There were many long liaisons established at court, such as that of the Prince de Guéméné with the beautiful half-Irish Madame Dillon. The conduct of their affair demonstrated the cool manners of the day. The Comtesse d’Ossun said that when she first arrived at court she understood they were lovers, but six months later she no longer believed it. Affairs with actresses, singers and dancers were accepted with similar sophistication. When the Prince de Hénin began an affair with the famous singer Sophie Arnould, the Princesse professed herself delighted that her husband had found an occupation on the grounds that “an unemployed man is so dull.”

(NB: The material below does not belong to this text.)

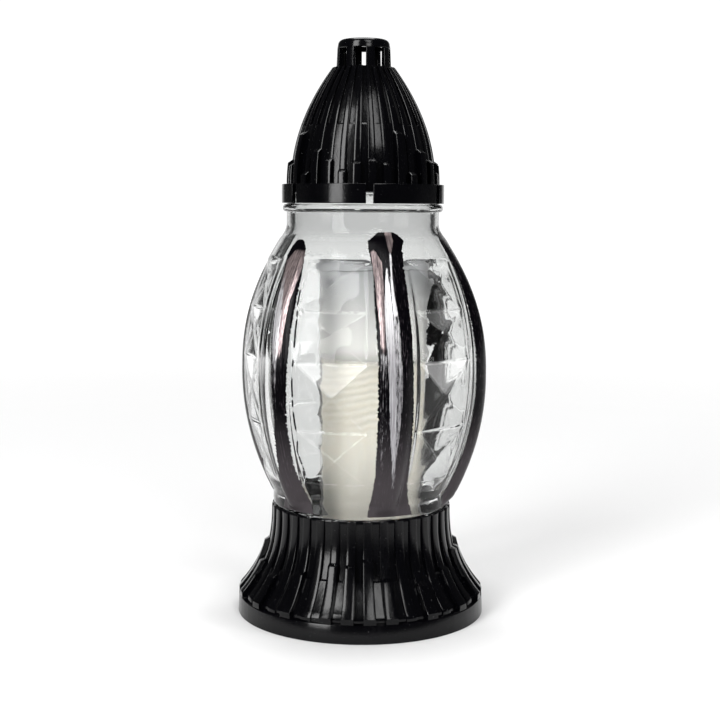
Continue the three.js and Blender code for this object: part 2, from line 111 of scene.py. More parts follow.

In such a climate, the presence of a royal
ma"tresse-en-titre
as such was hardly likely to raise many eyebrows among the majority of the French courtiers who had been accustomed to a changing cast of such ladies for most of the long reign, even if the Du Barry’s disreputable origins were more difficult to accept. Nevertheless by now “the new lady,” as she was known, was simply a force with whose influence they had to reckon. Unfortunately there were three reasons why Marie Antoinette found herself unable to take such a pragmatic view of simply accepting the fact that “the Harlot” pleased the King (the attitude she had innocently expressed at La Muette when she declared herself the rival to the unknown charmer). In that first surviving letter of 9 July 1770, Marie Antoinette described the Du Barry as “the most stupid and impertinent creature that you can imagine” and she expressed pity for the King’s “weakness” for her. She now began to pride herself on giving the favourite no formal acknowledgement.